I thought the best parts of this book were on relationships and stalking, but there were other good sections on workplace violence and threats to celebrities/politicians, and plenty of great psych-factoids throughout, like:

  • Everything a person does is done twice: once in the mind, once in execution. Ideas and impulses are tip-offs. Someone who has bothered to smash a beer bottle is more likely to fight. Suicidal people who can describe their intended methods in greater detail are at a much higher risk.
  • Threats against random public figures are generally unreliable. More likely tip-offs are (perceived) connections like lovesickness, adoration, rejection, feelings of debt or being owed something.
  • Non-anonymous threats are more likely to be credible and dangerous, because they’re attention-seeking.
  • Restraining orders are common, but aren’t much of a solution. Shelters, on the other hand, are generally awesome at preventing murders.
  • Stalking/unwanted pursuit is a form of relationship addiction. The only way to make it better is to make yourself unavailable.2

And later there’s a good bit on anxiety and worrying, when he points out that “Most often, we worry because it provides some secondary reward”. Like what? Worry is a way to avoid change, avoid a feeling of powerlessness, avoid disappointment in the future by moderating expectations, and to connect or commiserate with others. I also like his notion that “anxiety is caused by low-confidence predictions”.

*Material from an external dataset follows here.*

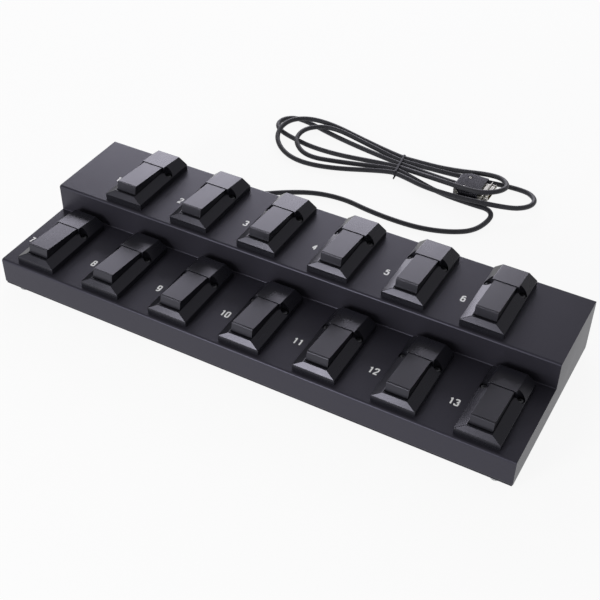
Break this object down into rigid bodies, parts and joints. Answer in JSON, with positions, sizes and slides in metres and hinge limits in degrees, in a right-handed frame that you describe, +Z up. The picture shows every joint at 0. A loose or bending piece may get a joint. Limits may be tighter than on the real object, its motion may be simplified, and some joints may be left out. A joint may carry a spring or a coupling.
{
  "type": "foot pedal switch",
  "caption": "Stepped sheet-metal foot switch with two rows of sloped sprung keys and a grey cable bound in a flat hank that ends in a D-subminiature plug.",
  "frame": {"origin": "on the floor under the middle of the box, without the cord and gland", "axes": "+X right along the rows of keys, +Y to the back, +Z up"},
  "size_m": [0.62, 0.4905, 0.0959],
  "materials": {
    "powder_coat": "fine textured black powder coat",
    "base_paint": "satin black",
    "housing_plastic": "satin black moulded plastic",
    "lever_plastic": "satin black moulded plastic",
    "dome_silicone": "translucent grey silicone",
    "zinc_steel": "zinc plated",
    "foot_rubber": "grey rubber",
    "black_screw": "black oxide",
    "board": "green solder mask",
    "cord_jacket": "satin grey black jacket",
    "gland_nylon": "black nylon",
    "tie_plastic": "plastic over wire",
    "hood_plastic": "black moulded hood",
    "tinned_steel": "tin plated",
    "insert_plastic": "black",
    "nickel_screw": "nickel plated"
  },
  "bodies": {
    "chassis": {"pedal_housing_1": "housing_plastic", "contact_dome_1": "dome_silicone", "pedal_housing_2": "housing_plastic", "contact_dome_2": "dome_silicone", "pedal_housing_3": "housing_plastic", "contact_dome_3": "dome_silicone", "pedal_housing_4": "housing_plastic", "contact_dome_4": "dome_silicone", "pedal_housing_5": "housing_plastic", "contact_dome_5": "dome_silicone", "pedal_housing_6": "housing_plastic", "contact_dome_6": "dome_silicone", "pedal_housing_7": "housing_plastic", "contact_dome_7": "dome_silicone", "pedal_housing_8": "housing_plastic", "contact_dome_8": "dome_silicone", "pedal_housing_9": "housing_plastic", "contact_dome_9": "dome_silicone", "pedal_housing_10": "housing_plastic", "contact_dome_10": "dome_silicone", "pedal_housing_11": "housing_plastic", "contact_dome_11": "dome_silicone", "pedal_housing_12": "housing_plastic", "contact_dome_12": "dome_silicone", "pedal_housing_13": "housing_plastic", "contact_dome_13": "dome_silicone", "deck_shell": "powder_coat", "end_plate_left": "powder_coat", "end_plate_right": "powder_coat", "base_plate": "base_paint", "base_screws": "zinc_steel", "rubber_feet": "foot_rubber", "housing_screws": "black_screw", "contact_boards": "board", "wiring_loom": "cord_jacket", "cable_gland": "gland_nylon", "gland_nut": "gland_nylon", "cord_lead": "cord_jacket", "cord_hank": "cord_jacket", "hank_tie": "tie_plastic", "plug_hood_upper": "hood_plastic", "plug_hood_lower": "hood_plastic", "plug_shell": "tinned_steel", "plug_insert": "insert_plastic", "hood_screws": "nickel_screw"},
    "key_1": {"pedal_lever_1": "lever_plastic"},
    "key_2": {"pedal_lever_2": "lever_plastic"},
    "key_3": {"pedal_lever_3": "lever_plastic"},
    "key_4": {"pedal_lever_4": "lever_plastic"},
    "key_5": {"pedal_lever_5": "lever_plastic"},
    "key_6": {"pedal_lever_6": "lever_plastic"},
    "key_7": {"pedal_lever_7": "lever_plastic"},
    "key_8": {"pedal_lever_8": "lever_plastic"},
    "key_9": {"pedal_lever_9": "lever_plastic"},
    "key_10": {"pedal_lever_10": "lever_plastic"},
    "key_11": {"pedal_lever_11": "lever_plastic"},
    "key_12": {"pedal_lever_12": "lever_plastic"},
    "key_13": {"pedal_lever_13": "lever_plastic"},
    "jack_near": {"jackscrew_near": "nickel_screw"},
    "jack_far": {"jackscrew_far": "nickel_screw"}
  },
  "joints": [
    {"name": "key_1_press", "type": "hinge", "parent": "chassis", "child": "key_1", "pos_m": [-0.222, 0.0663, 0.0834], "axis": [1, 0, 0], "range_deg": [0, 5.4], "stiffness_Nm_per_rad": 1.2, "springref_deg": -6.88, "deforming": ["contact_dome_1"]},
    {"name": "key_2_press", "type": "hinge", "parent": "chassis", "child": "key_2", "pos_m": [-0.1332, 0.0663, 0.0834], "axis": [1, 0, 0], "range_deg": [0, 5.4], "stiffness_Nm_per_rad": 1.2, "springref_deg": -6.88, "deforming": ["contact_dome_2"]},
    {"name": "key_3_press", "type": "hinge", "parent": "chassis", "child": "key_3", "pos_m": [-0.0444, 0.0663, 0.0834], "axis": [1, 0, 0], "range_deg": [0, 5.4], "stiffness_Nm_per_rad": 1.2, "springref_deg": -6.88, "deforming": ["contact_dome_3"]},
    {"name": "key_4_press", "type": "hinge", "parent": "chassis", "child": "key_4", "pos_m": [0.0444, 0.0663, 0.0834], "axis": [1, 0, 0], "range_deg": [0, 5.4], "stiffness_Nm_per_rad": 1.2, "springref_deg": -6.88, "deforming": ["contact_dome_4"]},
    {"name": "key_5_press", "type": "hinge", "parent": "chassis", "child": "key_5", "pos_m": [0.1332, 0.0663, 0.0834], "axis": [1, 0, 0], "range_deg": [0, 5.4], "stiffness_Nm_per_rad": 1.2, "springref_deg": -6.88, "deforming": ["contact_dome_5"]},
    {"name": "key_6_press", "type": "hinge", "parent": "chassis", "child": "key_6", "pos_m": [0.222, 0.0663, 0.0834], "axis": [1, 0, 0], "range_deg": [0, 5.4], "stiffness_Nm_per_rad": 1.2, "springref_deg": -6.88, "deforming": ["contact_dome_6"]},
    {"name": "key_7_press", "type": "hinge", "parent": "chassis", "child": "key_7", "pos_m": [-0.2664, -0.0457, 0.0499], "axis": [1, 0, 0], "range_deg": [0, 5.4], "stiffness_Nm_per_rad": 1.2, "springref_deg": -6.88, "deforming": ["contact_dome_7"]},
    {"name": "key_8_press", "type": "hinge", "parent": "chassis", "child": "key_8", "pos_m": [-0.1776, -0.0457, 0.0499], "axis": [1, 0, 0], "range_deg": [0, 5.4], "stiffness_Nm_per_rad": 1.2, "springref_deg": -6.88, "deforming": ["contact_dome_8"]},
    {"name": "key_9_press", "type": "hinge", "parent": "chassis", "child": "key_9", "pos_m": [-0.0888, -0.0457, 0.0499], "axis": [1, 0, 0], "range_deg": [0, 5.4], "stiffness_Nm_per_rad": 1.2, "springref_deg": -6.88, "deforming": ["contact_dome_9"]},
    {"name": "key_10_press", "type": "hinge", "parent": "chassis", "child": "key_10", "pos_m": [0, -0.0457, 0.0499], "axis": [1, 0, 0], "range_deg": [0, 5.4], "stiffness_Nm_per_rad": 1.2, "springref_deg": -6.88, "deforming": ["contact_dome_10"]},
    {"name": "key_11_press", "type": "hinge", "parent": "chassis", "child": "key_11", "pos_m": [0.0888, -0.0457, 0.0499], "axis": [1, 0, 0], "range_deg": [0, 5.4], "stiffness_Nm_per_rad": 1.2, "springref_deg": -6.88, "deforming": ["contact_dome_11"]},
    {"name": "key_12_press", "type": "hinge", "parent": "chassis", "child": "key_12", "pos_m": [0.1776, -0.0457, 0.0499], "axis": [1, 0, 0], "range_deg": [0, 5.4], "stiffness_Nm_per_rad": 1.2, "springref_deg": -6.88, "deforming": ["contact_dome_12"]},
    {"name": "key_13_press", "type": "hinge", "parent": "chassis", "child": "key_13", "pos_m": [0.2664, -0.0457, 0.0499], "axis": [1, 0, 0], "range_deg": [0, 5.4], "stiffness_Nm_per_rad": 1.2, "springref_deg": -6.88, "deforming": ["contact_dome_13"]},
    {"name": "jack_near_turn", "type": "hinge", "parent": "chassis", "child": "jack_near", "pos_m": [0.09, 0.31185, 0.00775], "axis": [1, 0, 0], "continuous": true},
    {"name": "jack_far_turn", "type": "hinge", "parent": "chassis", "child": "jack_far", "pos_m": [0.09, 0.34515, 0.00775], "axis": [1, 0, 0], "continuous": true}
  ]
}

Read this book. Get other people to read it. It is so good.

1. Two tangents here: One, it makes me think of the power of fiction — how much we relate to fictional characters, how the fun of great storytelling is our participation and trying to guess what’s coming. And two, it reminds me of a part from the Philosophy Bites interview with Alex Neill talking about the paradox of tragedy: We love tragedy not only because it tugs our heartstrings but also because it offers insight. And that insight is what sets it apart from other blatant emotion-rousing genres like horror or porn.
2. Carolyn Hax connection here: Behavior is easier to change than expectations are. Never not loving Carolyn Hax.